But for this project, we have chosen to present a standalone controller for a few reasons.
Firstly, once you are inside the oven, you are presented
with a lot of exposed live parts, and every oven will be different, so it’s difficult for us to describe how to do this safely.
Secondly, there is generally no insulation between the
oven wall and the equipment space behind the controls.
Typical PVC wiring is rated to 70°C.
While some types of wire can operate at higher temperatures, they still cannot withstand the temperatures at
which the oven operates.
So you would have to choose carefully where to mount
the controller, and insulate it thoroughly against heat.
Note that the oven manufacturers utilise fibreglass-insulated wiring and crimp/weld connections exclusively. This is a
good choice for an oven but not conducive to DIY modification. So we decided to leave the oven completely unmodified.

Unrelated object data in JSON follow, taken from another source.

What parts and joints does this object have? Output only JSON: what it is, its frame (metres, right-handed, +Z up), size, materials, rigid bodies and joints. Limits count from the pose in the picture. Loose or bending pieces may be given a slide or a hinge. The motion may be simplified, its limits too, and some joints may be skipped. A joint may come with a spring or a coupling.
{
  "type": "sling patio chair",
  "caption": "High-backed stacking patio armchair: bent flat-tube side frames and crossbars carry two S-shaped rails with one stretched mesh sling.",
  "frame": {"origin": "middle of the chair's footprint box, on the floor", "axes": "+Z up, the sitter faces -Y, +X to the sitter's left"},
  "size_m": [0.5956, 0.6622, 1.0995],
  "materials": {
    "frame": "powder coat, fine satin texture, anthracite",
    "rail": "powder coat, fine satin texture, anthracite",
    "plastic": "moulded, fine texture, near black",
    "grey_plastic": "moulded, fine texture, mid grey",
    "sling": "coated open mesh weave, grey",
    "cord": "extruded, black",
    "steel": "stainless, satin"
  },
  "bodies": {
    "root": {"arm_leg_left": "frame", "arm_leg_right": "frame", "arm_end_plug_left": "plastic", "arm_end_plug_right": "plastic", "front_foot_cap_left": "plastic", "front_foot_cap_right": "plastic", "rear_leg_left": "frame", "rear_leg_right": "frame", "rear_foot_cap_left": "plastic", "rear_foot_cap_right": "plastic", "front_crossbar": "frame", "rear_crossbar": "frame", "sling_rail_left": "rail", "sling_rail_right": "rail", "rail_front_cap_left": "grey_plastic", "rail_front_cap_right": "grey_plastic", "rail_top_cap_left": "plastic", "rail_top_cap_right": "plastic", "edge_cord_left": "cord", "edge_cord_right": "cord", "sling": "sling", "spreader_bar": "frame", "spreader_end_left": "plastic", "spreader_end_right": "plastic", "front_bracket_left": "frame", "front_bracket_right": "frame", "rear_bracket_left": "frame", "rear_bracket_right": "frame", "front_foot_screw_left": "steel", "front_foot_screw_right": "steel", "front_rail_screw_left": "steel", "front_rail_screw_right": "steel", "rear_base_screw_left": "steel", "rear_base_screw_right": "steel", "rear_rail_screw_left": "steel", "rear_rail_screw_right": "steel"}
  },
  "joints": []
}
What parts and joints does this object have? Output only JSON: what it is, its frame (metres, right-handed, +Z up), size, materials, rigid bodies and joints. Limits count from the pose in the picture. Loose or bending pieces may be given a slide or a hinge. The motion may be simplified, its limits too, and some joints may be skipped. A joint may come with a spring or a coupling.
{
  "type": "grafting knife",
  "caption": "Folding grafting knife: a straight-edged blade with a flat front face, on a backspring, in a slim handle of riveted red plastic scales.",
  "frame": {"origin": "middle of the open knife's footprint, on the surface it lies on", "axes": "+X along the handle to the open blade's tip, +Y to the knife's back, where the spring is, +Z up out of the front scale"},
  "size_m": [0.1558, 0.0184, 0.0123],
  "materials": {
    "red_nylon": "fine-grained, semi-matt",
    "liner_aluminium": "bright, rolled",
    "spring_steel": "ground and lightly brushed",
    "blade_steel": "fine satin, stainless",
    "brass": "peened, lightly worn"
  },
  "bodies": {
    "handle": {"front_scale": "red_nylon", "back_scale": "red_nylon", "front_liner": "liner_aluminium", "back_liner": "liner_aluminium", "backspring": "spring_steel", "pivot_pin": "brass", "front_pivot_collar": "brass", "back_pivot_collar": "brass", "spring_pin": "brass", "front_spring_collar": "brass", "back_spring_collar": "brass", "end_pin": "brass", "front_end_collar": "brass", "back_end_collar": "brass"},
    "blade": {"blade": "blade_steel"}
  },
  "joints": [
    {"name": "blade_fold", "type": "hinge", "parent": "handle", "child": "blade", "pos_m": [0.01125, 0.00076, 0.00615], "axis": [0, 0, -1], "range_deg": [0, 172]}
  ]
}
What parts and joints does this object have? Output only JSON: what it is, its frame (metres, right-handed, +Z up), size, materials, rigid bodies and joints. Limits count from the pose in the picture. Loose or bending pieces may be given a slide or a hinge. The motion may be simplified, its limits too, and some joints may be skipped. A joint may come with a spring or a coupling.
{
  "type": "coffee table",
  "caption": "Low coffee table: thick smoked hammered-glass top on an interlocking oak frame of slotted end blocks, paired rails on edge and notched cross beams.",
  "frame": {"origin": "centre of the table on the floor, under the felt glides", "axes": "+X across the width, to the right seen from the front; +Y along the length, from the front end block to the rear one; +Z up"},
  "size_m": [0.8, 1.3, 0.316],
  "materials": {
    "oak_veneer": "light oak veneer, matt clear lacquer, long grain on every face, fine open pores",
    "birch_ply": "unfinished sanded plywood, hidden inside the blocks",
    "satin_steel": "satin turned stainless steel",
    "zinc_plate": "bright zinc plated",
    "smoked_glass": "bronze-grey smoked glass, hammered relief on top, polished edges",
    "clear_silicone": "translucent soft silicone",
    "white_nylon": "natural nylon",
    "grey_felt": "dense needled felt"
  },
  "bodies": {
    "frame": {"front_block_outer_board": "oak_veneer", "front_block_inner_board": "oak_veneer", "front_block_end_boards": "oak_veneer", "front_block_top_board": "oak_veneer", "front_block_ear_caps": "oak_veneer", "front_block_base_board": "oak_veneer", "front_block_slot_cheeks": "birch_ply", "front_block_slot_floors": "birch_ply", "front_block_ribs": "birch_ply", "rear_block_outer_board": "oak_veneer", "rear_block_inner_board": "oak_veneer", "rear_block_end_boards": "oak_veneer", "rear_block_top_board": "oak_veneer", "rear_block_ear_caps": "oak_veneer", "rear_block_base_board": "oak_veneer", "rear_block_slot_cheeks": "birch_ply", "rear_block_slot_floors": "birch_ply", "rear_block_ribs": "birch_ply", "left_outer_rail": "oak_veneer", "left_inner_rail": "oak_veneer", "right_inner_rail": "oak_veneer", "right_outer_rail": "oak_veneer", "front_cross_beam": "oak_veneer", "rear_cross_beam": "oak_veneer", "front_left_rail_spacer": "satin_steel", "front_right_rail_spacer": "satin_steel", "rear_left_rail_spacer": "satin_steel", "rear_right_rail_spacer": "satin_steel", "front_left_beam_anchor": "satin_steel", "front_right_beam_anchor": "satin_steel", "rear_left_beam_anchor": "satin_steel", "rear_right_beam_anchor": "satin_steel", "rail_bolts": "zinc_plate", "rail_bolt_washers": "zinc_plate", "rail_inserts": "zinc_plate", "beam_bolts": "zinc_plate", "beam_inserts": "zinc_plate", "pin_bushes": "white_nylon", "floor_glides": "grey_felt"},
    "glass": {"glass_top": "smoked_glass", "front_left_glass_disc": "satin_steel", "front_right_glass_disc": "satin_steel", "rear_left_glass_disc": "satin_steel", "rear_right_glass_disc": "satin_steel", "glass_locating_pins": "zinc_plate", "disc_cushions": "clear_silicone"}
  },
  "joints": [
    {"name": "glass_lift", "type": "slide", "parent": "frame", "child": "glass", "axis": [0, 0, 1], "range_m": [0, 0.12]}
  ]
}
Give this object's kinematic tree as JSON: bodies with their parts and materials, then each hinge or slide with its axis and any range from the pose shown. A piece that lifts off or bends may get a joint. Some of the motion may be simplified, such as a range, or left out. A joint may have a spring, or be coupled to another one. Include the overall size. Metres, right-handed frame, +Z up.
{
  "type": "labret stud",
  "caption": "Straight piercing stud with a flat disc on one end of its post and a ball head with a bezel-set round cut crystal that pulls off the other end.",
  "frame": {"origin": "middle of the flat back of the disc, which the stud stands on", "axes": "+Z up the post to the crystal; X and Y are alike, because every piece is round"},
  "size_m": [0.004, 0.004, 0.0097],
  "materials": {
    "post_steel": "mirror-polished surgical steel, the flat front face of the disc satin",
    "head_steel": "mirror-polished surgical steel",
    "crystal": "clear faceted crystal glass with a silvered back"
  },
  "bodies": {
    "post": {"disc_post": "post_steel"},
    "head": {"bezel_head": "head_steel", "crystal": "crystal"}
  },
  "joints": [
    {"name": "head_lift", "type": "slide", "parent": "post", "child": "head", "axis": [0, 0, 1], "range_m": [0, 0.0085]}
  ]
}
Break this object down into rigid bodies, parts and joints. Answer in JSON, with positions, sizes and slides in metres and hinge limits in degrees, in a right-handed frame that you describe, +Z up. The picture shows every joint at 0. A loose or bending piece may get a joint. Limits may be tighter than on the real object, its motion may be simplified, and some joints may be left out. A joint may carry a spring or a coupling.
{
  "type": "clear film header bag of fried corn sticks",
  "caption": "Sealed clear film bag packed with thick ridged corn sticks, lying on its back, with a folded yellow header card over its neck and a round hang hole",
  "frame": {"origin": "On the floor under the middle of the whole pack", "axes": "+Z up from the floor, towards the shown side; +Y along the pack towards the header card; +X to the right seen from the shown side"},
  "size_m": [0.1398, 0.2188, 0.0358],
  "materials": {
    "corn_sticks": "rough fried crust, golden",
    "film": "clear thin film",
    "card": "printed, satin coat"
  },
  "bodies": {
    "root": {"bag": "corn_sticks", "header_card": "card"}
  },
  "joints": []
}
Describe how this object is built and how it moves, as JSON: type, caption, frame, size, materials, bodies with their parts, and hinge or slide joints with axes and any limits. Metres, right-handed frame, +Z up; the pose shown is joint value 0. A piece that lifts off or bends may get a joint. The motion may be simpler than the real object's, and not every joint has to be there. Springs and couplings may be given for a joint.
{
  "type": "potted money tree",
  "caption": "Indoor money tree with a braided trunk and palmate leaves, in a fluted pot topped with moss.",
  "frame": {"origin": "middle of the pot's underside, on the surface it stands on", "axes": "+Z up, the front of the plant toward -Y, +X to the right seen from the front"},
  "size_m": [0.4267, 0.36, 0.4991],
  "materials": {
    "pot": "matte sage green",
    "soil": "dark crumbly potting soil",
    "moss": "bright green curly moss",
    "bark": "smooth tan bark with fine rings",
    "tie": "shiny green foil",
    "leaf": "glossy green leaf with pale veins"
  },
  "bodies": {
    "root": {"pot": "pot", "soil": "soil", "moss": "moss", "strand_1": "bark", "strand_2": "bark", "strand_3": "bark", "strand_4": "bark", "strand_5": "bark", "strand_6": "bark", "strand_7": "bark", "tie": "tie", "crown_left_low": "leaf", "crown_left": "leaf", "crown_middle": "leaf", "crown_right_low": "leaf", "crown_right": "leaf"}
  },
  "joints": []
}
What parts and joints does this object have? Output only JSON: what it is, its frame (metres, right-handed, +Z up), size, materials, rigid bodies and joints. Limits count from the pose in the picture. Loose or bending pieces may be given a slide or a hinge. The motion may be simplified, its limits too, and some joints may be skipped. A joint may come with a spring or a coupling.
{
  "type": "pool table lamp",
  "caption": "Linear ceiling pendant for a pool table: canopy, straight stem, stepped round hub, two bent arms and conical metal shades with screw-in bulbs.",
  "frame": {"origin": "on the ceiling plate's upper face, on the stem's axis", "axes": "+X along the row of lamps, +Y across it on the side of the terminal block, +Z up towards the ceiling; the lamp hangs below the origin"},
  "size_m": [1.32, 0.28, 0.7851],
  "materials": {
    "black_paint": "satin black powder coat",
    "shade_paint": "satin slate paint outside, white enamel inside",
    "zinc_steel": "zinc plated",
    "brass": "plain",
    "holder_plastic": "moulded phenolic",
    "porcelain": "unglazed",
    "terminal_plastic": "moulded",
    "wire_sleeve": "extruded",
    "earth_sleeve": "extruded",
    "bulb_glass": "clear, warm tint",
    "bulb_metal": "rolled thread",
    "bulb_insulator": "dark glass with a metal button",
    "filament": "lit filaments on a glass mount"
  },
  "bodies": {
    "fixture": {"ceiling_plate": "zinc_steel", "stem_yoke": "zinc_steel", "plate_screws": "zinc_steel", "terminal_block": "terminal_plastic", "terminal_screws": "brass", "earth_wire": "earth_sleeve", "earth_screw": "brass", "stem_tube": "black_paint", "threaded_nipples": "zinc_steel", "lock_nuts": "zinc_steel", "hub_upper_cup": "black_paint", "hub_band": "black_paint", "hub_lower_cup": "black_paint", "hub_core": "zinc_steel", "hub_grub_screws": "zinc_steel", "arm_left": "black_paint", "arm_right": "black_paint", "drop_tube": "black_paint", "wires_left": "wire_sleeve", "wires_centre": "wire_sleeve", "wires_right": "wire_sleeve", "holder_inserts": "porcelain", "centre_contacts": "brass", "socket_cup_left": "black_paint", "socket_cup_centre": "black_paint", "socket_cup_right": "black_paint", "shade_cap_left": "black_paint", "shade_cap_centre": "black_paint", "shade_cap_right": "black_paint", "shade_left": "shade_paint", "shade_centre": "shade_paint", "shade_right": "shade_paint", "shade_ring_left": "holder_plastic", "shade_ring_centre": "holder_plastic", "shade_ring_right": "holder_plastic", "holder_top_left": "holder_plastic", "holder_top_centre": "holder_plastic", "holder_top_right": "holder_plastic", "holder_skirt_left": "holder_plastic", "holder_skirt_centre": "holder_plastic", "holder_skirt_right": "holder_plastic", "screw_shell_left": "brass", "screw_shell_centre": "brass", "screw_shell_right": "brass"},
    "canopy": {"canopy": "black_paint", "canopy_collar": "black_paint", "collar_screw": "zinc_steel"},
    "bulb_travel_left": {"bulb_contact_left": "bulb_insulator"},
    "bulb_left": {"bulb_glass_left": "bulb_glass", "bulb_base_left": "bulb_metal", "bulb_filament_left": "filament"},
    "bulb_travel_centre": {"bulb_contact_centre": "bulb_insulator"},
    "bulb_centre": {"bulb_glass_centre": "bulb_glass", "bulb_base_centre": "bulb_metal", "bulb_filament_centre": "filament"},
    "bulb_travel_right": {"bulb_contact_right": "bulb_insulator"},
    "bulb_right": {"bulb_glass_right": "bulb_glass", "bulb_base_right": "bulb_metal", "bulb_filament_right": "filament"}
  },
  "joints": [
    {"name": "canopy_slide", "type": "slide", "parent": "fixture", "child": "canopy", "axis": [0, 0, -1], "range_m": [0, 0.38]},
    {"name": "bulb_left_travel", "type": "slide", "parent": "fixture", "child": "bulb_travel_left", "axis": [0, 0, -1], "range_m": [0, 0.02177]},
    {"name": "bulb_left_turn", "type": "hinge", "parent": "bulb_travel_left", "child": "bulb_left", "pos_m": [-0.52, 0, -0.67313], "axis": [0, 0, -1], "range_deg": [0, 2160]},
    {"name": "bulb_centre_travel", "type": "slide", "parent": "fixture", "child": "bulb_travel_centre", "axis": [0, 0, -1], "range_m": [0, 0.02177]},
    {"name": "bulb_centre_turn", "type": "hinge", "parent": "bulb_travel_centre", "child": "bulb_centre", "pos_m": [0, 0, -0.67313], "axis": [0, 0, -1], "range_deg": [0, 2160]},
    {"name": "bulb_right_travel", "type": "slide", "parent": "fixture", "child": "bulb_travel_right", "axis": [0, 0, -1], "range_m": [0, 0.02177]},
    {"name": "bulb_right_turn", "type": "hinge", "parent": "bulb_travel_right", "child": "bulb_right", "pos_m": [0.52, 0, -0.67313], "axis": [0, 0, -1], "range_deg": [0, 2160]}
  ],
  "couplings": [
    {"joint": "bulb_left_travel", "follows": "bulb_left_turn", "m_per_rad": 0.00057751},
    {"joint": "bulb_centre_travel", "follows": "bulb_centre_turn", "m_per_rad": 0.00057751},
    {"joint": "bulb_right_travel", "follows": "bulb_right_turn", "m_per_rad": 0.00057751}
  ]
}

One of the nice features of this controller, besides the
ability to follow a reflow-soldering profile, is the ability to
accurately bring the oven up to a set temperature and hold
it there. Now that I have this feature, I often use it for curing paints and glues at 60°C.
If you recall your chemistry lessons, for every 10°C (or
10K) increase in temperature, chemical reactions typically
double in speed. I’m impatient, so using the oven to fastcure paints and glues is hard to resist!
Note that many SMDs also require you to bake them at a
particular temperature for a particular time before soldering if their packages have been open for more than a few
hours/days/weeks. This is usually printed on the packaging.
So this oven is ideal for doing that too.
Limitations
There are one or two limitations that we have accepted
in this project:
• The choice of oven limits the temperature ramp rate.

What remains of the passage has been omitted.